— Available data —

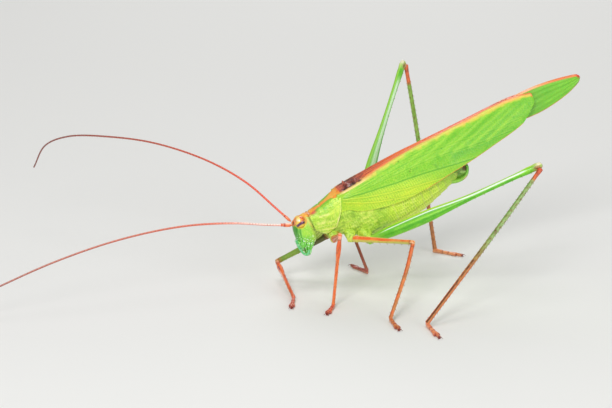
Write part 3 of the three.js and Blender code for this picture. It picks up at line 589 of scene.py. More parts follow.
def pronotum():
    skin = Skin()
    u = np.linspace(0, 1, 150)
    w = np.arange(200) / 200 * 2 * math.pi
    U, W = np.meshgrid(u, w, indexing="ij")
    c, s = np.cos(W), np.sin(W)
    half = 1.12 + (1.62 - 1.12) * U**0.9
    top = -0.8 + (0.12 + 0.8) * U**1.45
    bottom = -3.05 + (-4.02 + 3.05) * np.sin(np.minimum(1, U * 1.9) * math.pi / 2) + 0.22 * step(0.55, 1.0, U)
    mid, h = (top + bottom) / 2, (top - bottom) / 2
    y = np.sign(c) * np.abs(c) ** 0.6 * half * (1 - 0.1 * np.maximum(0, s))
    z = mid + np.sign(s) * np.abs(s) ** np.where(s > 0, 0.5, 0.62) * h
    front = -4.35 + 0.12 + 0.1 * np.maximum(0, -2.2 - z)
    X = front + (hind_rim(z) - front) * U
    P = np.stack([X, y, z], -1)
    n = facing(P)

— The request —
Output all of the material, please, exactly as it stands.

— Response below —
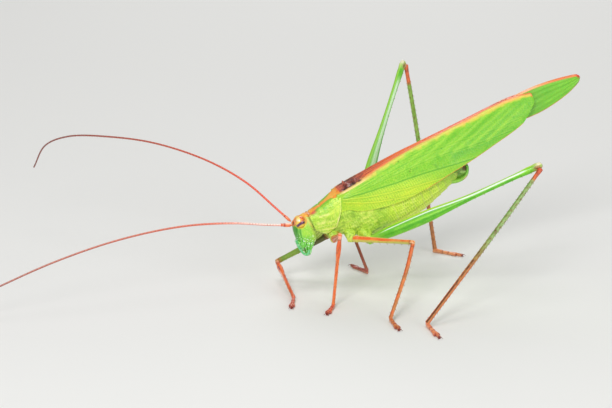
Write part 3 of the three.js and Blender code for this picture. It picks up at line 589 of scene.py. More parts follow.
def pronotum():
    skin = Skin()
    u = np.linspace(0, 1, 150)
    w = np.arange(200) / 200 * 2 * math.pi
    U, W = np.meshgrid(u, w, indexing="ij")
    c, s = np.cos(W), np.sin(W)
    half = 1.12 + (1.62 - 1.12) * U**0.9
    top = -0.8 + (0.12 + 0.8) * U**1.45
    bottom = -3.05 + (-4.02 + 3.05) * np.sin(np.minimum(1, U * 1.9) * math.pi / 2) + 0.22 * step(0.55, 1.0, U)
    mid, h = (top + bottom) / 2, (top - bottom) / 2
    y = np.sign(c) * np.abs(c) ** 0.6 * half * (1 - 0.1 * np.maximum(0, s))
    z = mid + np.sign(s) * np.abs(s) ** np.where(s > 0, 0.5, 0.62) * h
    front = -4.35 + 0.12 + 0.1 * np.maximum(0, -2.2 - z)
    X = front + (hind_rim(z) - front) * U
    P = np.stack([X, y, z], -1)
    n = facing(P)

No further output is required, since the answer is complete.